Despite the claim that “Ravens matrices … tend to have the highest g loadings”, recent research has shown to be false (Gignac 2015). It actually ends up to be one of Jensen’s many falsehoods.

and why they correlate so highly with content-loaded tests such as vocabulary, which surely would seem to tap a largely different pool of neural elements

This claim is also false. The correlation between Raven’s matrices and tests like vocabulary are only around 0.48, indicating about 23% of shared variance per Johnson & Bouchard (2011). The tests that correlated highest with Raven’s matrices are the tests with the most similar content, such as block design, paper folding and hidden patterns tests. However, the correlations are broadly similar for Raven’s, making it difficult to make specific claims. Regardless, the fact is that we can’t presume the neural elements drawn upon by particular tests are reflected in the actual content or form of the test.

Another puzzle in terms of sampling theory is that tests such as forward and backward digit span memory, which must tap many common elements, are not as highly correlated as are, for instance, vocabulary and block designs, which would seem to have few elements in common

Johnson and Bouchard report correlations of vocabulary and block design ranging from .39 to .43, indicating that they are quite small. As for the forward and backward digit span memory, this is actually quite an interesting area of research. Factor analytic methods suggest that the abilities are broadly similar (Colom et. al 2005; Engle et. al 1999), but experimental research suggests that the difference is that backwards recall employs the visuospatial resources, while forwards recall does not (Clair-Thompson & Allen 2013). Moreover, the small correlation observed (which I cannot confirm at this time) may be the result of the extremely restricted range of the digit span tests (Miller 1956).

Of course, one could argue trivially in a circular fashion that a higher correlation means more elements in common, even though the theory can’t tell us why seemingly very different tests have many elements in common and seemingly similar tests have relatively few.

The issue with Jensen’s critique here is that the explanation that sampling theorists would offer to respond to this is not the argument he proposes they would. Sampling theorists might argue that there isn’t a need for an explanation of any set of particular correlations between tests, or that the proper mode of investigation isn’t to employ subjective and ad hoc interpretations of the elemental similarity based on content similarity, but rather to employ factor analytic methods and/or neurocognitive research.

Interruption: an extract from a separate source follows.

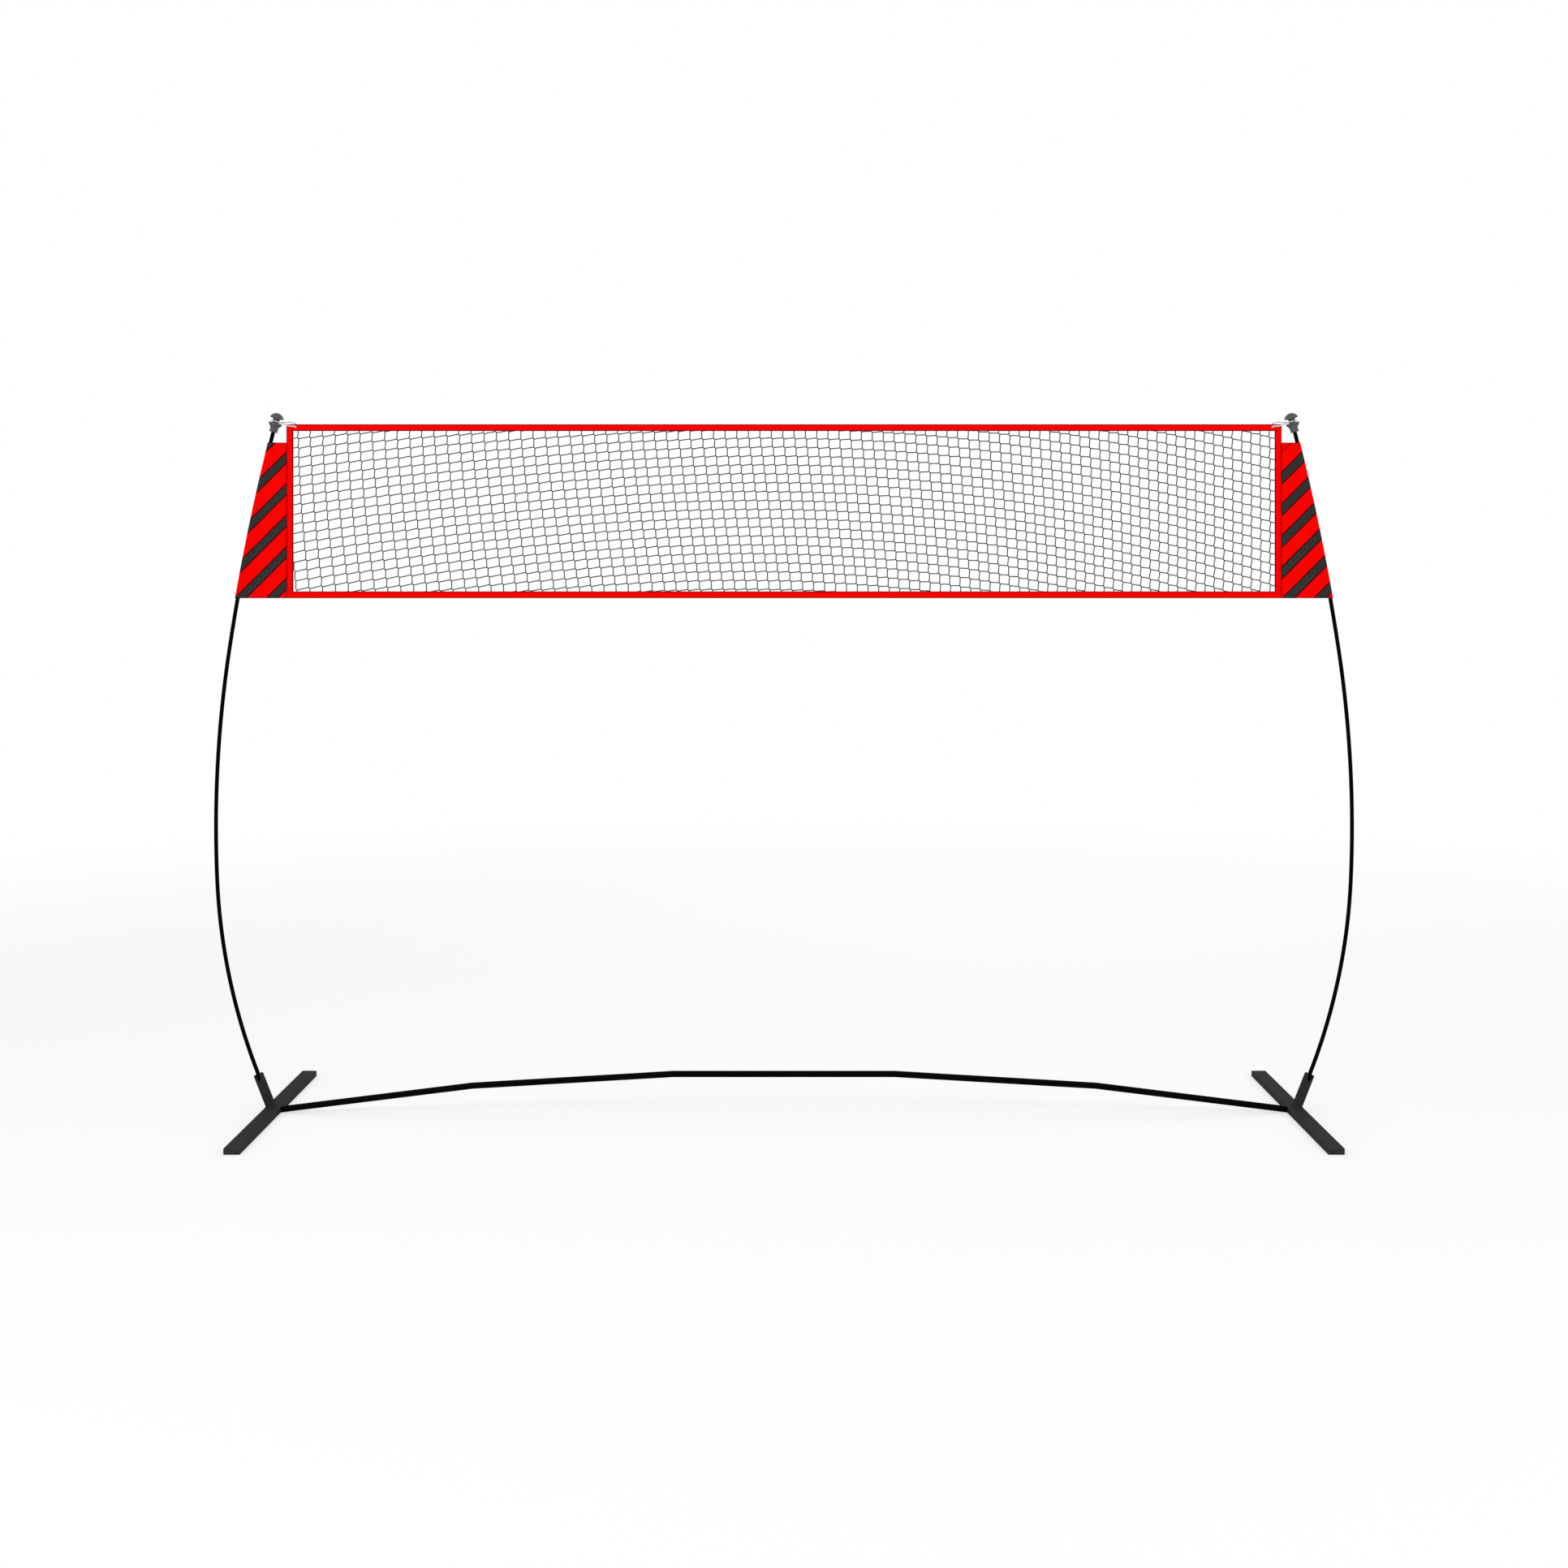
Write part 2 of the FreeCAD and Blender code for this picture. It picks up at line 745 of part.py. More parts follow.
def corner_loop():
    """Cord drawn tight like a belt, round the neck of the cap and through the eyelet."""
    cord = loop_cord / 2
    big = cap_neck_radius + cord + loop_clearance
    # the tightest turn that clears the edge of the eyelet's hole
    hole = eyelet_hole / 2
    edge = tape_half + eyelet_flange_height
    room = cord + seam_clearance
    small = (hole ** 2 + edge ** 2 - room ** 2) / (2 * (hole - room))
    spacing = loop_reach - small
    slant = math.asin((big - small) / spacing)
    run = math.sqrt(spacing ** 2 - (big - small) ** 2)
    # local X runs from the cap's axis towards the eyelet, local Y is the depth
    touch = Vector(math.sin(slant), -math.cos(slant), 0)
    forward = Vector(math.cos(slant), math.sin(slant), 0)
    far_end = Vector(spacing, 0, 0)
    at_neck = cord_face(touch * big, forward, loop_cord, up)
    at_eyelet = cord_face(far_end + touch * small, forward, loop_cord, up)
    front = at_neck.extrude(forward * run)
    back = front.mirror(origin, depth)
    round_neck = at_neck.revolve(origin, -up, 180 + 2 * math.degrees(slant))
    round_eyelet = at_eyelet.revolve(far_end, up, 180 - 2 * math.degrees(slant))
    loop = fuse([round_neck, front, round_eyelet, back])
    loop.Placement = FreeCAD.Placement(
        groove_centre, FreeCAD.Rotation(-loop_line, depth, Vector(), "XYZ"))
    return loop


def side_panel():
    """Cloth between the net and the pole, with a sleeve that the pole runs through."""
    panel_top = net_top - panel_drop
    low = distance_at_height(net_bottom)
    high = distance_at_height(panel_top)
    over = 4 * sleeve_radius
    seam = net_half - panel_seam
    corners = [
        pole_place(high)[0],
        Vector(seam, 0, panel_top),
        Vector(seam, 0, inner_bottom + seam_clearance),
        Vector(net_half + seam_clearance, 0, inner_bottom + seam_clearance),
        Vector(net_half + seam_clearance, 0, net_bottom),
        pole_place(low)[0],
    ]
    edges = [line(a, b) for a, b in zip(corners, corners[1:])] + pole_edges(low, high)
    web = Part.Face(Part.Wire(edges)).extrude(depth * cloth_thickness)
    web.translate(depth * (-cloth_thickness / 2))
    sleeve = pole_tube(low - over, high + over, sleeve_radius)
    room = pole_tube(low - 2 * over, min(high + 2 * over, pole_length),
                     sleeve_radius - cloth_thickness)
    panel = fuse([web, sleeve]).cut(room)
    panel = trim(panel, Vector(pole_foot.x, 0, panel_top), up)
    return trim(panel, Vector(pole_foot.x, 0, net_bottom), -up)


# Mesh: one sheet with a hole for each gap, on slanting columns and arched rows

def column_x(i):
    """Columns stand closer together towards the right."""
    share = i / mesh_columns
    share += mesh_squeeze * share * (1 - share)
    return inner_half * (2 * share - 1)


def row_fall(x):
    from_peak = x - mesh_arch_peak
    return mesh_arch * from_peak ** 2 + mesh_arch_skew * from_peak ** 3


def crossing(i, j):
    """Centre of a crossing: column i from the left, row j down from the peak's top."""
    x = column_x(i)
    z = inner_top - j * mesh_row_pitch - row_fall(x)
    lean = mesh_lean * max(0.0, 1 - ((x - mesh_lean_peak) / mesh_lean_reach) ** 2)
    return x + lean * ((inner_top + inner_bottom) / 2 - z), z


def gap_outline(i, j):
    """Corners of the gap right of column i and below row j, between the strands."""
    right, down = (mesh_link[0] / 2, mesh_link[1] / 2)
    corners = []
    for column, row, nodes in ((i, j, (1,)), (i + 1, j, (-1, 1)),
                               (i + 1, j + 1, (-1,)), (i, j + 1, (1, -1))):
        x, z = crossing(column, row)
        for node in nodes:
            corners.append((x + node * right, z - node * down))
    middle_x = sum(x for x, _ in corners) / len(corners)
    middle_z = sum(z for _, z in corners) / len(corners)
    width = 2 * max(abs(x - middle_x) for x, _ in corners)
    height = 2 * max(abs(z - middle_z) for _, z in corners)
    narrow = 1 - mesh_strand / width
    flat = 1 - mesh_strand / height
    return [(middle_x + (x - middle_x) * narrow, middle_z + (z - middle_z) * flat)
            for x, z in corners]


def clip(corners, axis, limit, keep):
    """Keep the part of an outline where keep * (coordinate - limit) is positive."""
    kept = []
    for first, last in zip(corners, corners[1:] + corners[:1]):
        a = keep * (first[axis] - limit)
        b = keep * (last[axis] - limit)
        if a >= 0:
            kept.append(first)
        if a * b < 0:
            share = a / (a - b)
            kept.append(tuple(p + (q - p) * share for p, q in zip(first, last)))
    return kept


def area(corners):
    pairs = zip(corners, corners[1:] + corners[:1])
    return abs(sum(a[0] * b[1] - b[0] * a[1] for a, b in pairs)) / 2


def mesh_gaps():
    """Outlines of all gaps, cut off where the tapes cover them."""
    lowest = max(row_fall(-inner_half), row_fall(inner_half))
    rows = math.ceil((inner_top - inner_bottom) / mesh_row_pitch) + mesh_spare_rows
    above = math.ceil(lowest / mesh_row_pitch) + mesh_spare_rows
    gaps = []
    for j in range(-above, rows):
        for i in range(-1, mesh_columns + 1):
            gap = gap_outline(i, j)
            for axis, limit, keep in ((0, -inner_half, 1), (0, inner_half, -1),
                                      (1, inner_bottom, 1), (1, inner_top, -1)):
                if gap:
                    gap = clip(gap, axis, limit, keep)
            if len(gap) > 2 and area(gap) > mesh_least_gap:
                gaps.append(gap)
    return gaps


def net_mesh():
    left = -net_half + mesh_margin
    low = net_bottom + mesh_margin
    high = net_top - mesh_margin
    sheet = [Vector(left, 0, low), Vector(-left, 0, low), Vector(-left, 0, high),
             Vector(left, 0, high)]
    wires = [Part.makePolygon(sheet + [sheet[0]])]
    gaps = mesh_gaps()
    print("gaps in the mesh:", len(gaps))
    for gap in gaps:
        points = [Vector(x, 0, z) for x, z in gap]
        wires.append(Part.makePolygon(points + [points[0]]))
    face = Part.makeFace(wires, "Part::FaceMakerBullseye")
    net = face.extrude(depth * mesh_thickness)
    net.translate(depth * (-mesh_thickness / 2))
    return net.cut(eyelet_bores(eyelet_outer + seam_clearance))


def both_sides(name, shape):
    return {name + "_right": shape, name + "_left": mirrored(shape)}


def all_pieces():
    pieces = {}
    pieces.update(both_sides("foot_bar", foot_bar()))
    pieces.update(both_sides("foot_end_caps", foot_end_caps()))
    pieces.update(both_sides("pole_socket", pole_socket()))
    pieces.update(both_sides("socket_bush", socket_bush()))
    pieces.update(both_sides("crossbar_stub", crossbar_stub()))
    pieces.update(both_sides("snap_button", snap_button()))
    pieces.update(both_sides("button_spring", button_spring()))
    centre, inner, outer = crossbar_tubes()
    pieces["crossbar_centre"] = centre
    pieces.update(both_sides("crossbar_inner", inner))
    pieces.update(both_sides("crossbar_outer", outer))
    pieces.update(both_sides("crossbar_inner_joiner", crossbar_joiner(1)))
    pieces.update(both_sides("crossbar_outer_joiner", crossbar_joiner(2)))
    pieces["crossbar_shock_cord"] = crossbar_shock_cord()
    pieces["crossbar_cord_anchors"] = crossbar_cord_anchors()
    for name, section in pole_sections().items():
        pieces.update(both_sides("pole_" + name, section))
    pieces.update(both_sides("pole_ferrules", pole_ferrules()))
    pieces.update(both_sides("pole_shock_cord", pole_shock_cord()))
    pieces.update(both_sides("pole_plugs", pole_plugs()))
    pieces.update(both_sides("ball_cap", ball_cap()))
    pieces["net_mesh"] = net_mesh()
    pieces["top_tape"] = top_tape()
    pieces["bottom_tape"] = bottom_tape()
    pieces.update(both_sides("side_tape", side_tape()))
    pieces.update(both_sides("side_panel", side_panel()))
    pieces.update(both_sides("corner_loop", corner_loop()))
    pieces["corner_eyelets"] = corner_eyelets()
    return pieces


os.makedirs("parts", exist_ok=True)
for node, shape in all_pieces().items():
    solids = shape.Solids
    print(node, "solids", len(solids), "valid", shape.isValid(), "volume", round(shape.Volume))
    if len(solids) == 1:
        shape = solids[0]
    shape.exportStep("parts/" + node + ".step")
print("pole sections", round(section_length, 2), "pole length", round(pole_length, 2))
print("feet at", round(foot_x, 2), "crossbar height", round(inner_kink.z, 2))
print("pole tip", pole_end, "lean", round(tip_lean, 2))
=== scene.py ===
import math
import random

import bpy
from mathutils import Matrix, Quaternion, Vector


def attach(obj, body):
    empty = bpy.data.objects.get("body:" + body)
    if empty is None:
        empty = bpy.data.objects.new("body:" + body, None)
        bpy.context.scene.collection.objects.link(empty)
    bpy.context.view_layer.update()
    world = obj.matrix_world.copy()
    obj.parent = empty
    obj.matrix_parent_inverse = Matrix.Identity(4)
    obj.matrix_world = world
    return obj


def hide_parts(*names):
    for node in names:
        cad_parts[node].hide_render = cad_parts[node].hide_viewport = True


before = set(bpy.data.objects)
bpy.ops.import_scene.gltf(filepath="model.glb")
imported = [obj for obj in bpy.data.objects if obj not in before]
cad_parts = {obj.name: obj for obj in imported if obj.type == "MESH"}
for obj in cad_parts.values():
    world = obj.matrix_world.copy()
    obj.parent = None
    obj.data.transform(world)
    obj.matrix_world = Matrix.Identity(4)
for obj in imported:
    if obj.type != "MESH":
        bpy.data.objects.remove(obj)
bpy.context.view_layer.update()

across = Vector((1, 0, 0))
depth = Vector((0, 1, 0))
up = Vector((0, 0, 1))
sides = {"right": 1, "left": -1}


def addObject(name, data):
    thing = bpy.data.objects.new(name, data)
    bpy.context.scene.collection.objects.link(thing)
    return thing


# Camera, square to the net and level, with the lens shifted down to take in the feet

view = {
    "place": (0.0, -6.6, 1.816),
    "lens": 42.93,              # millimetres
    "sensor": 36.0,
    "shift": -0.1185,
}

lens = bpy.data.cameras.new("camera")
lens.lens = view["lens"]
lens.sensor_width = view["sensor"]
lens.shift_y = view["shift"]
camera = addObject("camera", lens)
camera.location = view["place"]
camera.rotation_euler = (math.pi / 2, 0, 0)
bpy.context.scene.camera = camera
bpy.context.scene.view_settings.view_transform = "Standard"


# Tools for materials

def toLinear(code):
    channels = [int(code[k:k + 2], 16) / 255 for k in (1, 3, 5)]
    return tuple(c / 12.92 if c <= 0.04045 else ((c + 0.055) / 1.055) ** 2.4
                 for c in channels) + (1.0,)


def setNode(tree, node, values):
    # a socket, or a node's first output, is linked to the input; anything else is set on it
    for name, value in values.items():
        source = getattr(value, "outputs", [value])[0]
        if isinstance(source, bpy.types.NodeSocket):
            tree.links.new(source, node.inputs[name])
        elif isinstance(name, int) or name in node.inputs:
            isColour = isinstance(value, str)
            node.inputs[name].default_value = toLinear(value) if isColour else value
        else:
            setattr(node, name, value)


def addNode(tree, kind, values=None):
    node = tree.nodes.new("ShaderNode" + kind)
    setNode(tree, node, values or {})
    return node


def startMaterial(name, surface):
    material = bpy.data.materials.new(name)
    material.use_nodes = True
    tree = material.node_tree
    shader = tree.nodes["Principled BSDF"]
    setNode(tree, shader, surface)
    return material, tree, shader, addNode(tree, "TexCoord").outputs["Object"]


# Floor, world and lamps

studio = {
    "floorHalf": 30.0,
    "paper": "#F7F7F7",
    "fibre": "#FCFCFC",
    "fibreMm": 1.11,            # drawn coarse, real paper fibres are far finer
    "glowNear": 0.55,           # share of plain white that the eye sees near the object
    "fadeFrom": 2.6,
    "fadeTo": 9.0,
    "worldLevel": 0.7,
    "keyPlace": (-3.6, -5.2, 5.4),
    "keyPower": 150.0,
    "fillPlace": (4.2, -4.4, 3.6),
    "fillPower": 70.0,
    "backPlace": (1.5, 5.5, 4.5),
    "backPower": 70.0,
    "lampSize": 3.5,
    "aim": (0.0, 0.0, 1.3),
}


def seenRays(tree):
    # the rays that the eye, a gloss or a glass sends out, which meet plain white
    ray = addNode(tree, "LightPath")
    seen = ray.outputs["Is Camera Ray"]
    for kind in ("Is Glossy Ray", "Is Transmission Ray"):
        seen = addNode(tree, "Math", {"operation": "MAXIMUM", 0: seen, 1: ray.outputs[kind]})
    return seen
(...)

And how would sampling theory explain the finding that choice reaction time is more highly correlated with scores on a nonspeeded vocabulary test than with scores on a test of clerical checking speed

It is unclear where Jensen is getting his sources from, but the choice reaction time research is quite supportive of a sampling model (Neubauer & Knorr 1997). However, we should be cautious in interpreting the correlations of choice RT tasks to other IQ subtests, as choice RT tasks can vary significantly (Liewald 2013). Given other issues like age differences (Der et. al 2017), and task complexity (Proctor & Schneider 2018), we should be cautious in interpreting the alleged finding.

When people actually do end up testing the actual predictions of the sampling theory, they end up being empirically confirmed (Rabaglia 2012). Modern versions have reworked the mathematical and empirical foundations of the theory to demonstrate that the alleged evidence mounted against it in the past are not so much disconfirmations as non-sequiturs (Bartholomew et. al 2009). Other research has extended the sampling theory into the neurocognitive domain (Kovacs & Conway 2016), while Detterman’s older theories (Detterman 1987, 2000) has been suggested to be similar to sampling and the new process overlap theory (Detterman et. al 2016).

Conclusion

Whether or not you’re an advocate of ‘g‘ theory, dynamic mutualism, or reject ‘g‘ altogether, the sampling model is a model to contend with. It does seem to have some empirical support, particularly with the widespread notion of different cognitive processes in cognitive psychology. While it may have some things to work out, it certainly has not been “refuted”, much less to the extent that Spearman’s g theory has.